Angle of Deviation: The angle between the incident ray and the emergent ray (after passing through the prism) is called the angle of deviation. It is different for different colours of light — maximum for violet and minimum for red. This difference in the angle of deviation is what causes the spreading out (dispersion) of colours.

Explanation

There are three main defects of vision:

1. Myopia (Short-sightedness):

• Cause: Excessive curvature of eye lens or elongated eyeball.
• Image: Image of a distant object is formed in front of the retina.
• Correction: Concave (diverging) lens of suitable power. It diverges parallel rays so the eye lens can focus them on the retina.

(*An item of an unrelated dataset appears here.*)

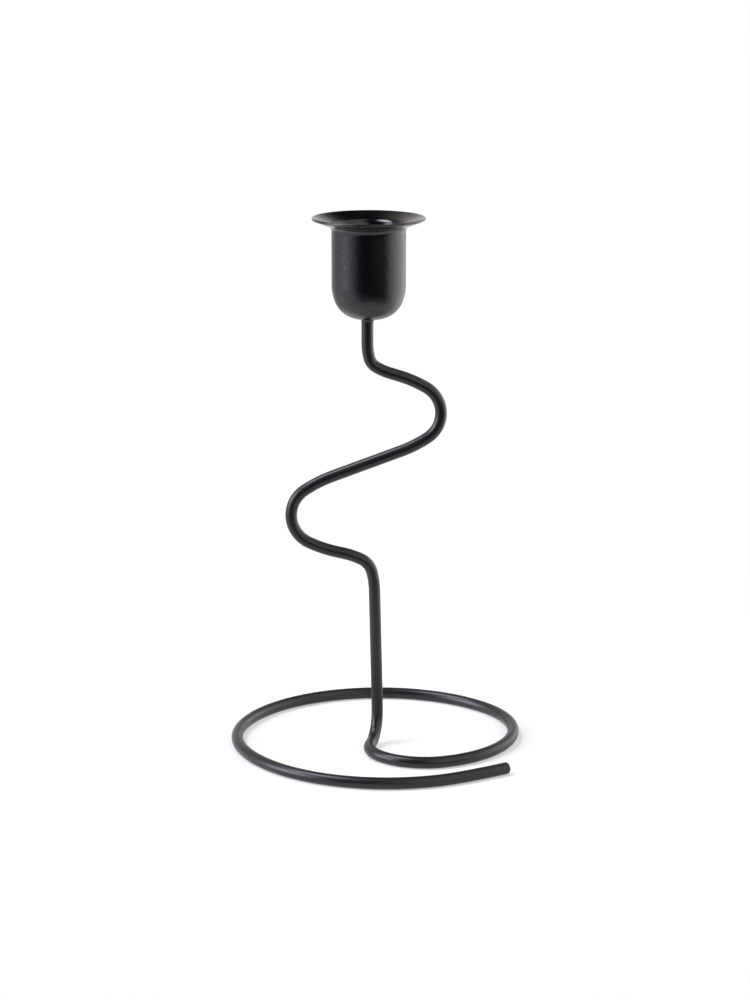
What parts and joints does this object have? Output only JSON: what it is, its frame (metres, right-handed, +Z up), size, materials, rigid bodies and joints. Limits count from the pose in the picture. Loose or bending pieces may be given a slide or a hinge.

2. Hypermetropia (Long-sightedness / Far-sightedness):

• Cause: Eye lens is too flat or eyeball is too short.
• Image: Image of a nearby object is formed behind the retina.
• Correction: Convex (converging) lens of suitable power. It converges rays before entering the eye so they can be focused on the retina.

3. Presbyopia (Age-related):

• Cause: Weakening of ciliary muscles and reduced flexibility of eye lens due to ageing.
• Image: Cannot focus on nearby objects; near point moves farther away.
• Correction: Convex lens for near vision. Bifocal lenses are used if the person also has myopia.

Note: For the board exam, draw two separate ray diagrams for myopia (showing image in front of retina and correction with concave lens) and hypermetropia (showing image behind retina and correction with convex lens). Label all parts clearly.